After a lively discussion, the Chair identified and confirmed with the Committee that no consensus had been or could be reached relating to the issues under discussion. The issue under consideration is too big and too fundamental to be addressed by the Committee and the Chair requested the staff to prepare an Agenda Decision for review that reflected this.

Many different aspects were discussed by the Committee. The primary issue is whether or not the variable payments would or should be recognised as a liability, in particular a financial liability. Some Committee members were of the opinion that they should while others did not share this view, but there was agreement that consideration of this issue was particularly complex given the inconsistent treatment within numerous Standards. Furthermore, many members raised concerns about measurement and uncertainty of any liability that was recognised.

In addition, there was no consensus, irrespective of whether a liability could be recognised or not, regarding which accounting principles (business combinations or lease accounting) should be applied.

Service concession arrangements

Staff recommendations

The staff, per the Committee’s request, also considered whether service concession arrangements represent a distinct and specific type of transaction that can be separately analysed. In addition, the staff have considered whether a solution for accounting for payments to be made by an operator to a grantor under such an arrangement could be developed without addressing the broader issues of variable payments for asset purchases (see Agenda Paper 2C).

The staff concluded that the intangible asset arising under a service concession arrangement is not unique and therefore, the Committee should resolve the broader issue of accounting for variable payments for asset purchases. If consensus cannot be reached, the staff think that a solution, with similar principles applied to accounting for a lease arrangement, can be developed within the confines of IFRIC 12.

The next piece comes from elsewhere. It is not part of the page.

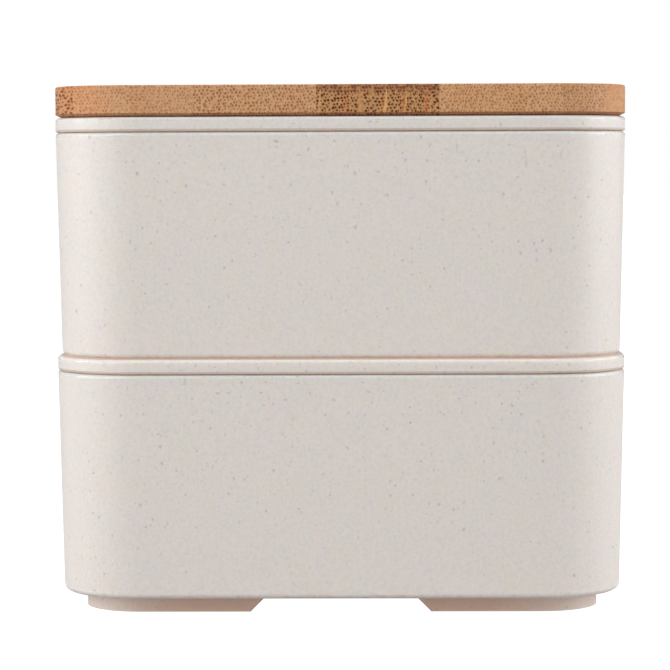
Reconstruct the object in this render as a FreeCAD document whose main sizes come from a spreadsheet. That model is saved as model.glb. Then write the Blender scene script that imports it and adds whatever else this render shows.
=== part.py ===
"""Two-tier bento lunch box with a bamboo board lid, as a parametric FreeCAD document.

Frame: millimetres, +Z up. The origin is on the surface the box stands on, under its centre.
The short side of the box runs along X, the long side along Y.

Two equal tiers stand one on the other. Each is a drafted tray with four corner feet, closed by a
plug-in lid with a silicone seal and a vent plug. The feet of the upper tier nest in the recess of
the lower lid, and the grip ring of the bamboo lid nests in the recess of the upper lid.
"""
import FreeCAD, Part
import math
import os
import re

import Sketcher
from FreeCAD import Placement, Rotation, Vector

# The driving dimensions, in millimetres and degrees: alias, value, what it is.
DIMENSIONS = [
    ("box_width", 107.8, "short side of the box, over the rims"),
    ("box_length", 186.0, "long side of the box, over the rims"),
    ("corner_radius", 16.0, "outer corner radius in plan, at the rims"),
    ("body_height", 42.1, "height of one tray, feet left out"),
    ("draft_angle", 1.2, "draft of the tray walls"),
    ("wall", 2.2, "tray wall"),
    ("floor_thickness", 2.2, "tray floor"),
    ("rim_round", 0.8, "rounding of the tray rim, outside"),
    ("mouth_round", 0.5, "rounding of the tray rim, inside"),
    ("base_round", 1.2, "rounding where the tray wall meets its underside"),
    ("floor_round", 4.0, "rounding between the tray floor and its walls"),
    ("foot_height", 3.0, "height of the corner feet"),
    ("foot_inset", 4.3, "step from the edge of the tray's underside in to the feet"),
    ("foot_thickness", 3.0, "thickness of the foot rib in plan"),
    ("foot_gap", 34.0, "opening between two feet on each side, at the ground"),
    ("rim_height", 2.7, "height of the lid's visible rim"),
    ("lid_round", 0.6, "rounding of the lid rim, top edge outside"),
    ("lid_under_round", 0.3, "rounding of the lid rim, lower edge outside"),
    ("recess_round", 0.5, "rounding of the recess mouth in the lid"),
    ("nest_clearance", 0.4, "gap all round between the feet and the recess wall"),
    ("stack_gap", 0.05, "gap between a lid rim and the tray standing in its recess"),
    ("panel", 1.6, "thickness of the lid's panel and of its plug wall"),
    ("plug_depth", 7.0, "depth of the lid's plug below the tray rim"),
    ("groove_drop", 2.4, "from the tray rim down to the top of the seal groove"),
    ("seal_height", 3.0, "height of the seal and its groove"),
    ("lip_height", 0.7, "height of each lip of the seal"),
    ("lip_margin", 0.3, "from the seal's end faces to the nearest lip"),
    ("seal_clearance", 0.1, "gap between the seal lips and the tray wall"),
    ("vent_place", 52.0, "from the middle of the box to the vent, along Y"),
    ("vent_hole", 2.0, "radius of the vent hole"),
    ("vent_clearance", 0.1, "gap between the vent plug's stem and its hole"),
    ("vent_head", 6.0, "radius of the vent plug's head"),
    ("vent_head_height", 1.2, "height of the vent plug's head"),
    ("vent_lift", 1.2, "travel of the vent plug"),
    ("vent_barb", 2.8, "radius of the barb that keeps the vent plug in"),
    ("vent_barb_height", 1.5, "height of the barb"),
    ("board_thickness", 5.85, "thickness of the bamboo board"),
    ("board_chamfer", 0.65, "height of the chamfer round the board's lower edge"),
    ("board_undercut", 1.2, "how far in that chamfer goes at the underside"),
    ("board_round", 0.4, "rounding of the board's top edge"),
    ("stave_width", 22.6, "width of one full bamboo stave"),
    ("first_joint", 4.6, "width of the first, cut stave"),
    ("grip_width", 2.4, "thickness of the grip ring in plan"),
    ("grip_seat", 2.0, "depth of the grip ring's groove in the board"),
    ("grip_drop", 2.2, "height of the grip ring below the board"),
    ("grip_round", 0.5, "rounding of the grip ring's lower edges"),
    ("grip_clearance", 0.15, "gap between the grip ring and the recess wall"),
    ("divider_thickness", 1.8, "thickness of the divider wall"),
    ("divider_side_gap", 0.35, "gap between the divider and the tray walls"),
    ("divider_foot", 12.0, "width of the divider's foot, along Y"),
    ("divider_foot_height", 1.4, "thickness of the divider's foot"),
    ("divider_top_gap", 0.6, "gap between the divider and the lid's plug"),
]
STAVES = 6  # five glue joints across the board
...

The Committee was asked whether consensus on the appropriate consensus accounting for variable payments for asset purchases can be reached and, if not, should work on a solution within the confines of IFRIC 12 be developed.

Committee discussion and decision

Similarly to the previous issue discussed, no consensus could be reached by the Committee relating to the accounting for variable payments or whether a solution within the confines of IFRIC 12 should be developed. Again, the Chair requested that the staff prepare an Agenda Decision to reflect this.

Some Committee members questioned whether the contracts in question are actually different to other contracts and whether they should be treated differently. A number of members were comfortable that an intangible asset would arise, but that such an intangible was dissimilar to those considered when IAS 38 was drafted.  Therefore, a potential scope amendment to IAS 38 would be required should such a thought process be progressed and investigated further. Others questioned whether an intangible asset did in fact arise and stated that an adjustment to revenue recognised may be a better solution.

Some members were in favour of applying the principles of lease accounting should a solution be sought within IFRIC 12, but one member raised that IFRIC 12 as currently written clearly stated that rights to lessees are different to those of operators in a service concession arrangements, so leasing principles should not be considered.